▶ **Exercise prompt**: Up to and including the line with "return smooth_table(at, places, values)", reproduce the listing below exactly, beginning at its first line.

▶ **Provided material**:
=-=-=

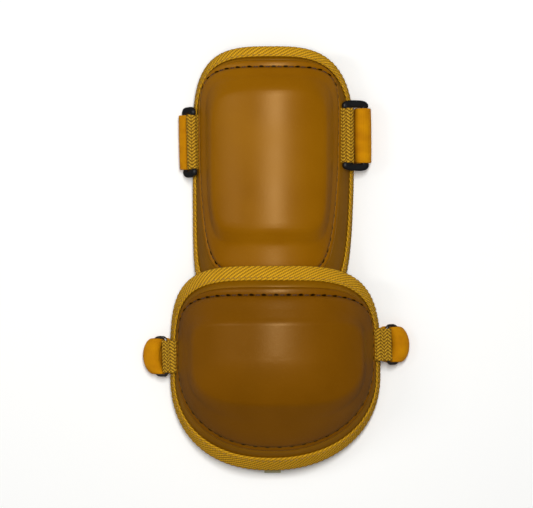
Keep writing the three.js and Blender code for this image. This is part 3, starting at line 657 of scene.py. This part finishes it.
def pad(name, plate, node_name):
    """The padded liner: the face from the core out to the edge, and the lining side back in. From
    under the tape to the shell's flange the cover is puffed up by part of a sine."""
    at = np.concatenate([np.linspace(0, 1.92, 30), [1.97, 2.0, 2.05, 2.3, 2.6, 3],
                         np.linspace(3.4, 9, 14)])
    face = ring_points(plate, at, PAD_AROUND)
    normals = ring_normals(face)
    way = np.clip((at - PUFF_FROM) / PUFF_LENGTH, 0, 1)
    puff = PUFF * np.sin(PUFF_SHARE * math.pi * way) * (at < PUFF_END)
    top = face + normals * puff[:, None, None]
    under = face - normals * thickness(plate, at)[:, None, None]
    points = np.concatenate([top[::-1], under])
    piece = put(name, points, pad_cover, [node_name])
    piece.data.materials.append(lining)
    # The lining takes the quads past the edge's first row, and the fan that closes the under side
    material_index = np.zeros(len(piece.data.polygons), np.int32)
    material_index[(len(at) + 1) * PAD_AROUND:(2 * len(at) - 1) * PAD_AROUND] = 1
    material_index[-PAD_AROUND:] = 1
    piece.data.polygons.foreach_set("material_index", material_index)
    return piece


def shell_height(plate, at):
    """Height of the shell's face above the pad at ring numbers at."""
    places, values = zip(*plate["relief"])
    return smooth_table(at, places, values)


def shell_face(plate, at, count):
    """The shell's face: the pad's rings raised along their normals by the relief."""
    base = ring_points(plate, at, count)
    return base + ring_normals(base) * shell_height(plate, at)[:, None, None]


def shell(name, plate, leather, node_name):
    """The moulded shell: the underside from the core out to the flange, a cut edge that bulges as a
    sine, and the face back in. UV is the way along the seam and the distance from it."""
    fine = np.concatenate([np.linspace(2, 3.4, 36), np.linspace(3.45, 7, 88),
                           np.linspace(7.2, 9, 14)])
    face = shell_face(plate, fine, SHELL_AROUND)
    under_base = ring_points(plate, np.linspace(9, 2, 16), SHELL_AROUND)
    under = under_base + ring_normals(under_base) * GAP
    outward = unit(under[-1] - under[-2])
    t = np.array([0.25, 0.5, 0.75])[:, None, None]
    rounding = under[-1] * (1 - t) + face[0] * t + outward * EDGE_BULGE * np.sin(math.pi * t)
    points = np.concatenate([under, rounding, face])
    seam = shell_face(plate, SEAM_RINGS, SHELL_AROUND)[1]
    run = lengths(seam)
    away = np.linalg.norm(face - seam, axis=-1) * np.where(fine < 3, -1, 1)[:, None]
    # The underside has no holes, so its map lies far from the seam
    far = np.full((len(points) - len(face), SHELL_AROUND), 50.0)
    across = np.concatenate([far, away])
    across = np.concatenate([across, across[:, :1]], 1)
    scale = STITCH_PITCH * round(run[-1] / STITCH_PITCH) / run[-1]
    uv = np.stack([np.broadcast_to(run * scale, across.shape), across], -1)
    return put(name, points, leather, [node_name], uv=uv)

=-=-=

▶ **Exercise solution**:
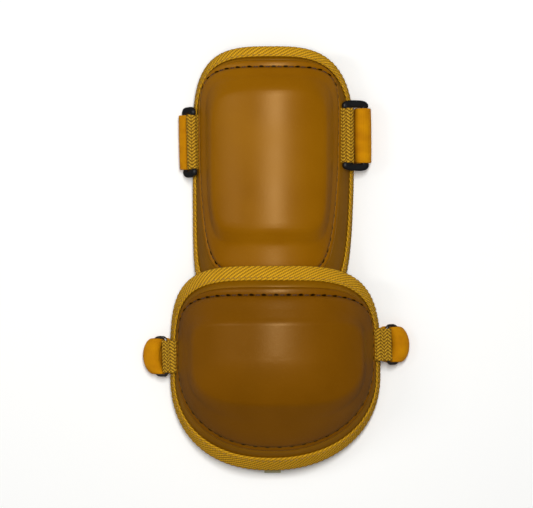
Keep writing the three.js and Blender code for this image. This is part 3, starting at line 657 of scene.py. This part finishes it.
def pad(name, plate, node_name):
    """The padded liner: the face from the core out to the edge, and the lining side back in. From
    under the tape to the shell's flange the cover is puffed up by part of a sine."""
    at = np.concatenate([np.linspace(0, 1.92, 30), [1.97, 2.0, 2.05, 2.3, 2.6, 3],
                         np.linspace(3.4, 9, 14)])
    face = ring_points(plate, at, PAD_AROUND)
    normals = ring_normals(face)
    way = np.clip((at - PUFF_FROM) / PUFF_LENGTH, 0, 1)
    puff = PUFF * np.sin(PUFF_SHARE * math.pi * way) * (at < PUFF_END)
    top = face + normals * puff[:, None, None]
    under = face - normals * thickness(plate, at)[:, None, None]
    points = np.concatenate([top[::-1], under])
    piece = put(name, points, pad_cover, [node_name])
    piece.data.materials.append(lining)
    # The lining takes the quads past the edge's first row, and the fan that closes the under side
    material_index = np.zeros(len(piece.data.polygons), np.int32)
    material_index[(len(at) + 1) * PAD_AROUND:(2 * len(at) - 1) * PAD_AROUND] = 1
    material_index[-PAD_AROUND:] = 1
    piece.data.polygons.foreach_set("material_index", material_index)
    return piece


def shell_height(plate, at):
    """Height of the shell's face above the pad at ring numbers at."""
    places, values = zip(*plate["relief"])
    return smooth_table(at, places, values)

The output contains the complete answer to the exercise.